Par Nicolas Truong Publié le 21 décembre 2020
ENTRETIEN Penseurs de l’intime (2/10). Historien des sensibilités, Hervé Mazurel analyse dans un entretien au « Monde » comment la crise sanitaire affecte à la fois nos façons de sentir et de ressentir, nos perceptions intimes de l’espace et du temps, mais aussi nos gestes et attitudes corporelles.
Entretien. Historien et musicien, maître de conférences à l’université Bourgogne Franche-Comté, Hervé Mazurel a récemment publié Kaspar l’obscur ou l’enfant de la nuit (La Découverte, 343 p.). Cofondateur de la revue Sensibilités. Histoire, critique et sciences sociales aux éditions Anamosa, il analyse la façon dont la pandémie a bouleversé notre vie sociale et affective.
Dans quelle mesure la crise sanitaire a-t-elle altéré nos sensibilités ?

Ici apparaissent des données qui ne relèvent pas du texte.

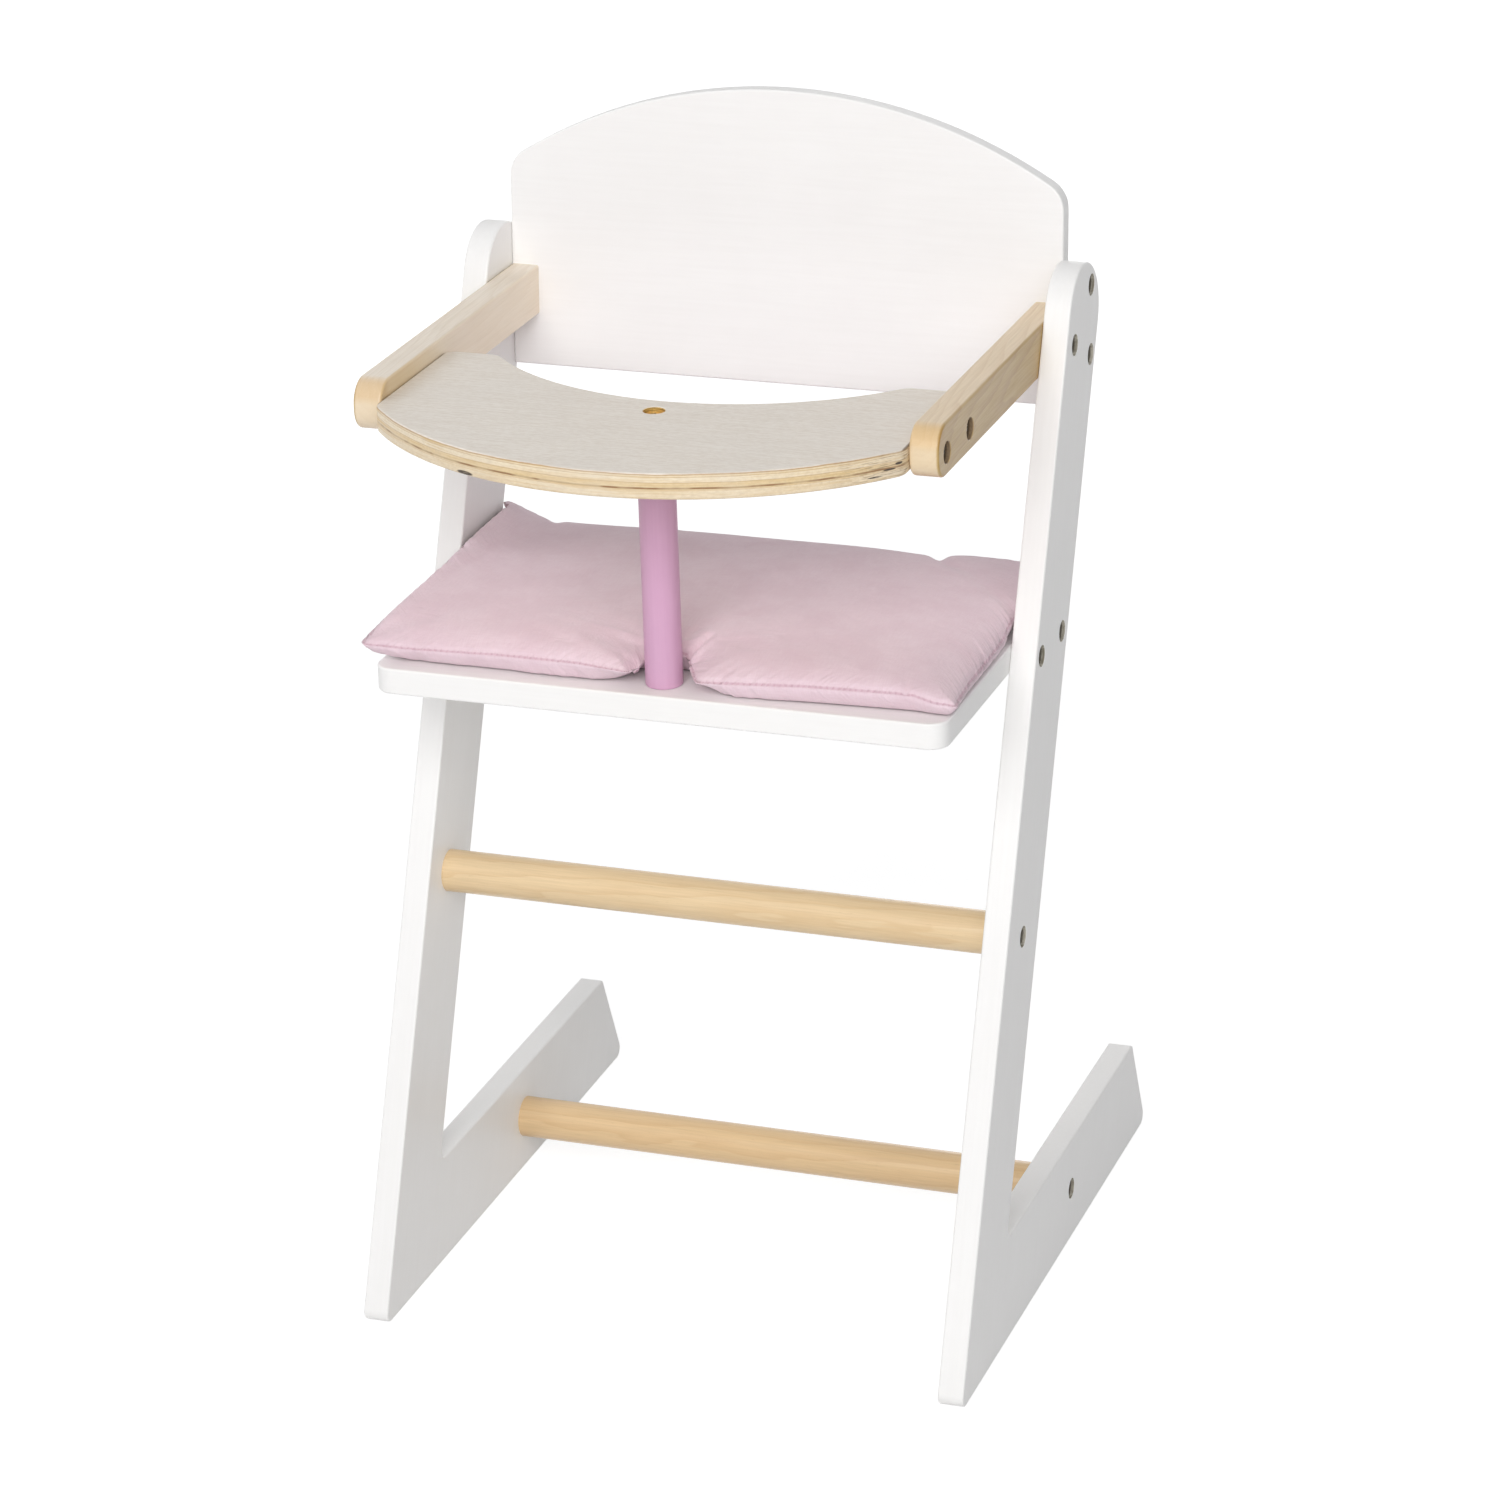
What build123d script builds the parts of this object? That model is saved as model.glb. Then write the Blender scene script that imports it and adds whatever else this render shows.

Les premières semaines, je fus surtout frappé par le bouleversement de nos interactions sociales les plus ordinaires, ces microritualités qui font la théâtralité du monde social. Soudain, l’impératif de distanciation a fait peser un puissant interdit sur la proximité des corps, sur les embrassades, les poignées de main, les accolades, tout ce qui donne de la chaleur à notre vie. A l’époque, je ne pouvais m’empêcher d’observer l’embarras, la gêne, le malaise qui accompagnaient des situations pourtant si communes. Car chacun peinait à trouver la juste distance aux autres, craignant soit d’être approché de trop près (d’où des tactiques d’esquive, des conduites d’évitement), soit d’oublier les gestes barrières (cette nouvelle « fausse note », dirait Erving Goffman, dans les règles de civilité).